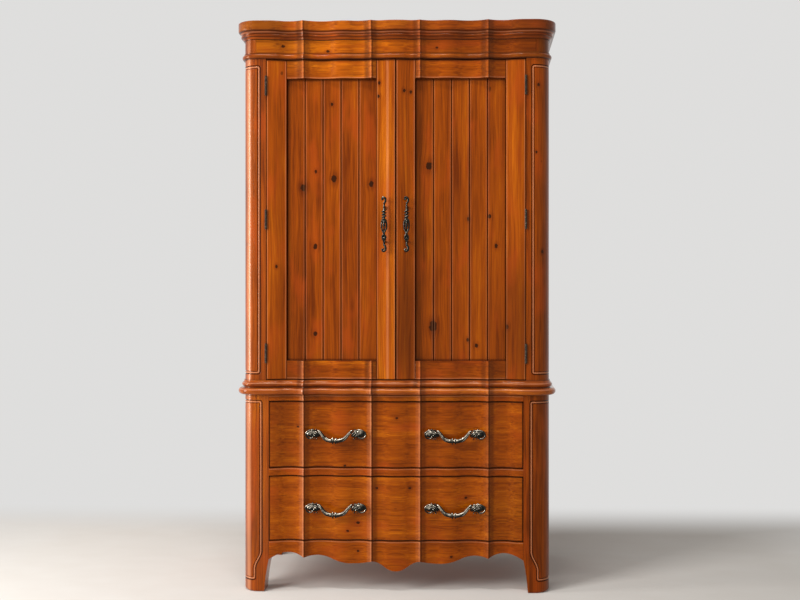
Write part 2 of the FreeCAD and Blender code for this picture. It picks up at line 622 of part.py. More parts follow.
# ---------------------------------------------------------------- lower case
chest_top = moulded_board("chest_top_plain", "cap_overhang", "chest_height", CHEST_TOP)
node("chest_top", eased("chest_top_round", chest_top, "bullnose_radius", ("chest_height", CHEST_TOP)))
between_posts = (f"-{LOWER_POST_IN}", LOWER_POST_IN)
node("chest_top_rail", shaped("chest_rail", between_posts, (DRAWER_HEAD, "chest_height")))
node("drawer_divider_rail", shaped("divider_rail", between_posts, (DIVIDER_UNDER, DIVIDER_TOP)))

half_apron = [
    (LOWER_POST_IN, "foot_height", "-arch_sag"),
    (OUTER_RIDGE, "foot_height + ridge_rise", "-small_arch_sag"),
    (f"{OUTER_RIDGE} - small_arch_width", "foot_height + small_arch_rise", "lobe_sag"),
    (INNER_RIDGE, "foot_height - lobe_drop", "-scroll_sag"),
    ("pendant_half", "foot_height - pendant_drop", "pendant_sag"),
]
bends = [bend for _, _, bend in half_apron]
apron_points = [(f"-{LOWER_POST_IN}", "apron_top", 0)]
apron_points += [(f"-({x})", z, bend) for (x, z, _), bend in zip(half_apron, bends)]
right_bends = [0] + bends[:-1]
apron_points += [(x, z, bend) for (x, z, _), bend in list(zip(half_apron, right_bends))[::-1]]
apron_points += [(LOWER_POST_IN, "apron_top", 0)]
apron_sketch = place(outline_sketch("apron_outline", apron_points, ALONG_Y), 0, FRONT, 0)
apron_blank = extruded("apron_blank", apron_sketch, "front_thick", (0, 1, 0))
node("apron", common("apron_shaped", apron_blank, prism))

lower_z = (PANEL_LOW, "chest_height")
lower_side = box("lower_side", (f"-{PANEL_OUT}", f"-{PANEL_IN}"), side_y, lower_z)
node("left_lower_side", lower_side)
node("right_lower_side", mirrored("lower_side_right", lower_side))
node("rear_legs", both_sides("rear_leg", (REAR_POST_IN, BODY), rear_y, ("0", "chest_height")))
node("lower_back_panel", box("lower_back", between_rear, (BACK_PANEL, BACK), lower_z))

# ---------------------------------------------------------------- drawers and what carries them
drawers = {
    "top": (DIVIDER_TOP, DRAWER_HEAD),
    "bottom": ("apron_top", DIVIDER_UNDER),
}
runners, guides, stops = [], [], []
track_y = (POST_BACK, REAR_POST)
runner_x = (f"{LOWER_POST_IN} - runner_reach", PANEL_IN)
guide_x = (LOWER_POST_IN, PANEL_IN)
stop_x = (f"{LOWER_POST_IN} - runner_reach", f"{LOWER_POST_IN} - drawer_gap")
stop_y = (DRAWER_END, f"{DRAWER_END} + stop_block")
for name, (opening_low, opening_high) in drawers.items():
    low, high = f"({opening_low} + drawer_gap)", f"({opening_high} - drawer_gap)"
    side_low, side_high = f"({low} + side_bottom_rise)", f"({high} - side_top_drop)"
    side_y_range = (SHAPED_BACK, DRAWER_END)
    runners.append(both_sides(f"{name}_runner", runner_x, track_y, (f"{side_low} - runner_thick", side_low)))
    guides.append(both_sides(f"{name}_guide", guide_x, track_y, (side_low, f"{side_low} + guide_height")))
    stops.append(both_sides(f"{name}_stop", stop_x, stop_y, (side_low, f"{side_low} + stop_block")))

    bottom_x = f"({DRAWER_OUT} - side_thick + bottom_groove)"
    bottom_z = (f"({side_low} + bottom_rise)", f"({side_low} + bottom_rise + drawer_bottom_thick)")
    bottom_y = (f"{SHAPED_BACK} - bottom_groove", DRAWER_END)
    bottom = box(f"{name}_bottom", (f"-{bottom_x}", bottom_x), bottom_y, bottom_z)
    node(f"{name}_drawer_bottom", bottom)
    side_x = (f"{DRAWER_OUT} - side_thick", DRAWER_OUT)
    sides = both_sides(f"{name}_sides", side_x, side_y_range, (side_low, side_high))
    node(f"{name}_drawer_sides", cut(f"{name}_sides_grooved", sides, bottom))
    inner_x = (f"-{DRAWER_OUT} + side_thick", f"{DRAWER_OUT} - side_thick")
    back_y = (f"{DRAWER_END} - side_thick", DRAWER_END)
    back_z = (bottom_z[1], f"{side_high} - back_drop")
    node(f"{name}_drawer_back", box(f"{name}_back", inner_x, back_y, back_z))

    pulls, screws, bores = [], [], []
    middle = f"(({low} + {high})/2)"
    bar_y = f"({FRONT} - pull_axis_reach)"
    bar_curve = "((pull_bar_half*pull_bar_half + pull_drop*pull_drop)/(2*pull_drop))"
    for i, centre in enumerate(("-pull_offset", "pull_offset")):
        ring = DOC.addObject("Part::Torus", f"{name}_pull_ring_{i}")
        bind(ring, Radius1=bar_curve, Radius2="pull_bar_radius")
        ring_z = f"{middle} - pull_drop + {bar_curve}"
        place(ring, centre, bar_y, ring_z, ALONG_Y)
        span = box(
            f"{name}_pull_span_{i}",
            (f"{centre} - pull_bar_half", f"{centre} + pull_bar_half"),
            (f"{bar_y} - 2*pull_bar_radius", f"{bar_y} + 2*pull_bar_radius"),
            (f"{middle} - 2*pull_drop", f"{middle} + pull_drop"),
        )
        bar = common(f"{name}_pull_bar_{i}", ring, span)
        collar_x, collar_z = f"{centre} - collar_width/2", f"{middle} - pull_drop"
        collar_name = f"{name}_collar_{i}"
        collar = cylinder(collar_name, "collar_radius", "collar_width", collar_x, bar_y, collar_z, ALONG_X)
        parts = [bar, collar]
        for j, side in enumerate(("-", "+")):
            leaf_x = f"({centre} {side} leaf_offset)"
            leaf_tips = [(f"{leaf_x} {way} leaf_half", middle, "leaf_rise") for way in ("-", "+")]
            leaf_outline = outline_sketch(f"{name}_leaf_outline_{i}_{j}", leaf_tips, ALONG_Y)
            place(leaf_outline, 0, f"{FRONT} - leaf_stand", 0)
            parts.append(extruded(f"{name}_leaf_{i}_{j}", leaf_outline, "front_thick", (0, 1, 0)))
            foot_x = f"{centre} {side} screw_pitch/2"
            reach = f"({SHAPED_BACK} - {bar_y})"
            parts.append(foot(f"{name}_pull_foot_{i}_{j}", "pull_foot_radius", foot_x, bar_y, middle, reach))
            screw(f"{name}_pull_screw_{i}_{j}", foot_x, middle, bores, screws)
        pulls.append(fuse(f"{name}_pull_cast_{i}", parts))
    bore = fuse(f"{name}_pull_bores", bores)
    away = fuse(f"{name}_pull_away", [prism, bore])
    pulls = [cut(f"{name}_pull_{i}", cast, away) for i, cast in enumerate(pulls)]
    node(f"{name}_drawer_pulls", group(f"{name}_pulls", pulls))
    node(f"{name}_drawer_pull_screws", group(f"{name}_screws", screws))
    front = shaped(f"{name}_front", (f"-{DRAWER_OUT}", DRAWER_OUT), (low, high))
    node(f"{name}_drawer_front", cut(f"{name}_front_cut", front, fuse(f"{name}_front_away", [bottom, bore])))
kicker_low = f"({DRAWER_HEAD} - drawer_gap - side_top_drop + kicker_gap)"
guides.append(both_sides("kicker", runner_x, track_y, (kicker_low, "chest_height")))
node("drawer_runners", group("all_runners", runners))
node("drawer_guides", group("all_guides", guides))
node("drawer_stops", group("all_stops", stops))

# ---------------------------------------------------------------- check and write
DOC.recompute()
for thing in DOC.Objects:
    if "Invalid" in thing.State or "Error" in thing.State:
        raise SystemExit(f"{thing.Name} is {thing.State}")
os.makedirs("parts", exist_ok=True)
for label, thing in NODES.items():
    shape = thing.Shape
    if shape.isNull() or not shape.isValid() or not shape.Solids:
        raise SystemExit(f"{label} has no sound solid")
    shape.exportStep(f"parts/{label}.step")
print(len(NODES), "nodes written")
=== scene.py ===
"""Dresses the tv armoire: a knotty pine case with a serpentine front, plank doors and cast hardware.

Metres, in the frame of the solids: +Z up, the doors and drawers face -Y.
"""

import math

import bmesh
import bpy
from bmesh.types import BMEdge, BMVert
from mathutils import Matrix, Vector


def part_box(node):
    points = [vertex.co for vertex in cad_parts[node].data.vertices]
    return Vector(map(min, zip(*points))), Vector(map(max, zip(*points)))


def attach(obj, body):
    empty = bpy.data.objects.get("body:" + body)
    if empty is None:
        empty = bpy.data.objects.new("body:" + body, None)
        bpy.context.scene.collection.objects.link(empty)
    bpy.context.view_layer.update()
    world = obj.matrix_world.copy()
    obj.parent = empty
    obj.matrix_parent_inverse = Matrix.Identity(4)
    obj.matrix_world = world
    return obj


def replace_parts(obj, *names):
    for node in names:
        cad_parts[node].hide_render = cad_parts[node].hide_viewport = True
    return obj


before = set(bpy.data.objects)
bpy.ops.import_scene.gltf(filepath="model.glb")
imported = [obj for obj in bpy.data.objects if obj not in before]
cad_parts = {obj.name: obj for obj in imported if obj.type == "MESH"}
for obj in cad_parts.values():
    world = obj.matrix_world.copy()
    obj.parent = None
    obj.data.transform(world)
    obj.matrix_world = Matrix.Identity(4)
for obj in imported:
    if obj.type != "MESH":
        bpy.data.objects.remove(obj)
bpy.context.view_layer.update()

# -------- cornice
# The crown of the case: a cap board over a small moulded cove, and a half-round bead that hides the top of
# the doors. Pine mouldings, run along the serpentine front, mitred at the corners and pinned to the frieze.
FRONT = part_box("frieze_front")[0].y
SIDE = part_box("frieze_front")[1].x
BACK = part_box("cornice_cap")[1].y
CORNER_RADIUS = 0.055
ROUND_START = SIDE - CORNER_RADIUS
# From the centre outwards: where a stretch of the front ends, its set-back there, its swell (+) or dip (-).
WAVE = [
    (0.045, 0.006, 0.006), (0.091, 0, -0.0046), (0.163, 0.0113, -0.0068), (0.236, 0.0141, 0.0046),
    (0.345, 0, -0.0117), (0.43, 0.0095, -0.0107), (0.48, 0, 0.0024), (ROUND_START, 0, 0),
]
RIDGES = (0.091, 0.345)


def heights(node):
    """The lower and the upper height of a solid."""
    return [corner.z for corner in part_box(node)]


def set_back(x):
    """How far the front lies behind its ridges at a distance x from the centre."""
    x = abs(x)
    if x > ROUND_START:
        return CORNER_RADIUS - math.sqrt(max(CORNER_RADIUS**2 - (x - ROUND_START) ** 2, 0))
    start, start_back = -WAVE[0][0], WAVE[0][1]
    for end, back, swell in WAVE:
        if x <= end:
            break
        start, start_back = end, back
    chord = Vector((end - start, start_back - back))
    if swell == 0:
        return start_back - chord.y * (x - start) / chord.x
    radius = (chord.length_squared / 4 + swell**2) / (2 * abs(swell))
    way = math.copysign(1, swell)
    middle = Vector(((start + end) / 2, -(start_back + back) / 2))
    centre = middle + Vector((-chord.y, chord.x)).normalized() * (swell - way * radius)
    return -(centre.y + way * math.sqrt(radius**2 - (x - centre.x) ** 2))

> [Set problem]
Reproduce, without alteration, solely the lines beginning at the line that includes "check and write" and ending at the line that includes "obj.parent = empty", both lines included.

> [Answer to this problem]
# ---------------------------------------------------------------- check and write
DOC.recompute()
for thing in DOC.Objects:
    if "Invalid" in thing.State or "Error" in thing.State:
        raise SystemExit(f"{thing.Name} is {thing.State}")
os.makedirs("parts", exist_ok=True)
for label, thing in NODES.items():
    shape = thing.Shape
    if shape.isNull() or not shape.isValid() or not shape.Solids:
        raise SystemExit(f"{label} has no sound solid")
    shape.exportStep(f"parts/{label}.step")
print(len(NODES), "nodes written")
=== scene.py ===
"""Dresses the tv armoire: a knotty pine case with a serpentine front, plank doors and cast hardware.

Metres, in the frame of the solids: +Z up, the doors and drawers face -Y.
"""

import math

import bmesh
import bpy
from bmesh.types import BMEdge, BMVert
from mathutils import Matrix, Vector


def part_box(node):
    points = [vertex.co for vertex in cad_parts[node].data.vertices]
    return Vector(map(min, zip(*points))), Vector(map(max, zip(*points)))


def attach(obj, body):
    empty = bpy.data.objects.get("body:" + body)
    if empty is None:
        empty = bpy.data.objects.new("body:" + body, None)
        bpy.context.scene.collection.objects.link(empty)
    bpy.context.view_layer.update()
    world = obj.matrix_world.copy()
    obj.parent = empty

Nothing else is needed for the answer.